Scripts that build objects
● ● ● ● ●

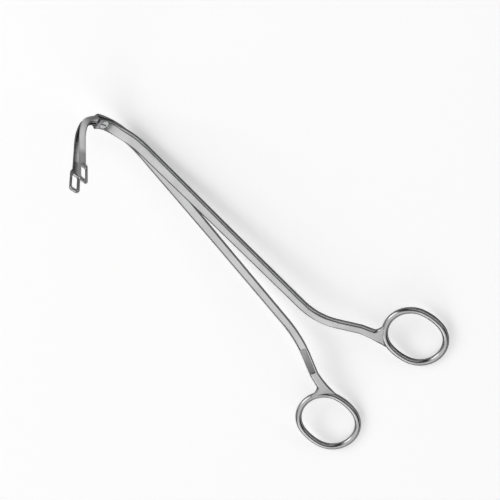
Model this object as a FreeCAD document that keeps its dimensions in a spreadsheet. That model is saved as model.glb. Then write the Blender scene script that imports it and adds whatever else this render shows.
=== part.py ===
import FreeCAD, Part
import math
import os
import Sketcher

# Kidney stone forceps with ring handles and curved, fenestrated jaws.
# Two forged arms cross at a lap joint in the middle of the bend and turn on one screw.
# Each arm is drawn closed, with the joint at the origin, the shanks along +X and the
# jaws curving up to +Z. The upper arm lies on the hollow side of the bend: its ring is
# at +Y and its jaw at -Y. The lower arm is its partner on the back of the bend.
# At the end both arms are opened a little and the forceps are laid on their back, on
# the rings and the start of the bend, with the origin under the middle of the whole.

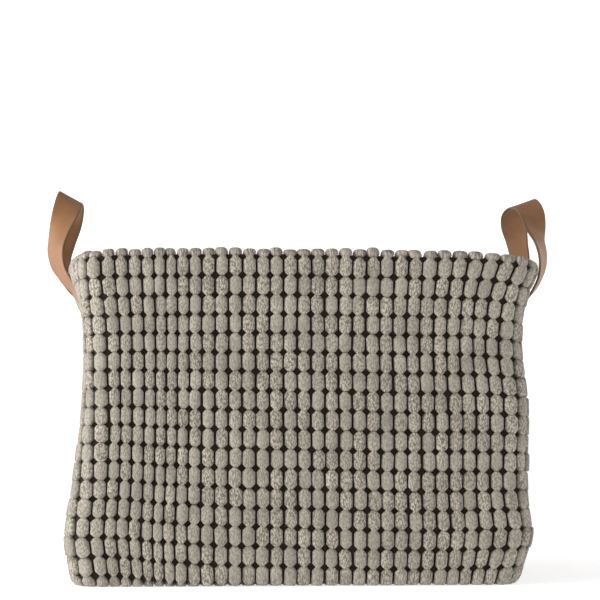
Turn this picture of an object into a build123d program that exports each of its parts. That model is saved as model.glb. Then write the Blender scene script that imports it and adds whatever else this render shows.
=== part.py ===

● ● ● ● ●

• _Exercise task_
Using the data above, reproduce every line exactly.

• _Expected answer_
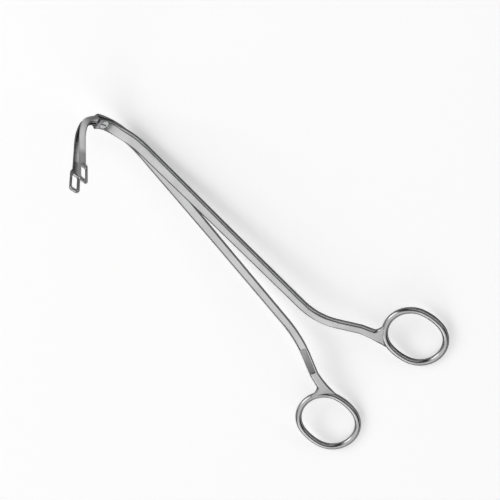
Model this object as a FreeCAD document that keeps its dimensions in a spreadsheet. That model is saved as model.glb. Then write the Blender scene script that imports it and adds whatever else this render shows.
=== part.py ===
import FreeCAD, Part
import math
import os
import Sketcher

# Kidney stone forceps with ring handles and curved, fenestrated jaws.
# Two forged arms cross at a lap joint in the middle of the bend and turn on one screw.
# Each arm is drawn closed, with the joint at the origin, the shanks along +X and the
# jaws curving up to +Z. The upper arm lies on the hollow side of the bend: its ring is
# at +Y and its jaw at -Y. The lower arm is its partner on the back of the bend.
# At the end both arms are opened a little and the forceps are laid on their back, on
# the rings and the start of the bend, with the origin under the middle of the whole.

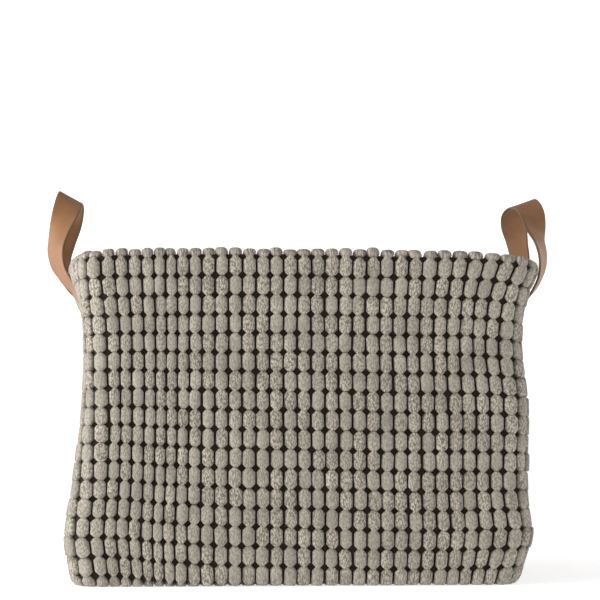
Turn this picture of an object into a build123d program that exports each of its parts. That model is saved as model.glb. Then write the Blender scene script that imports it and adds whatever else this render shows.
=== part.py ===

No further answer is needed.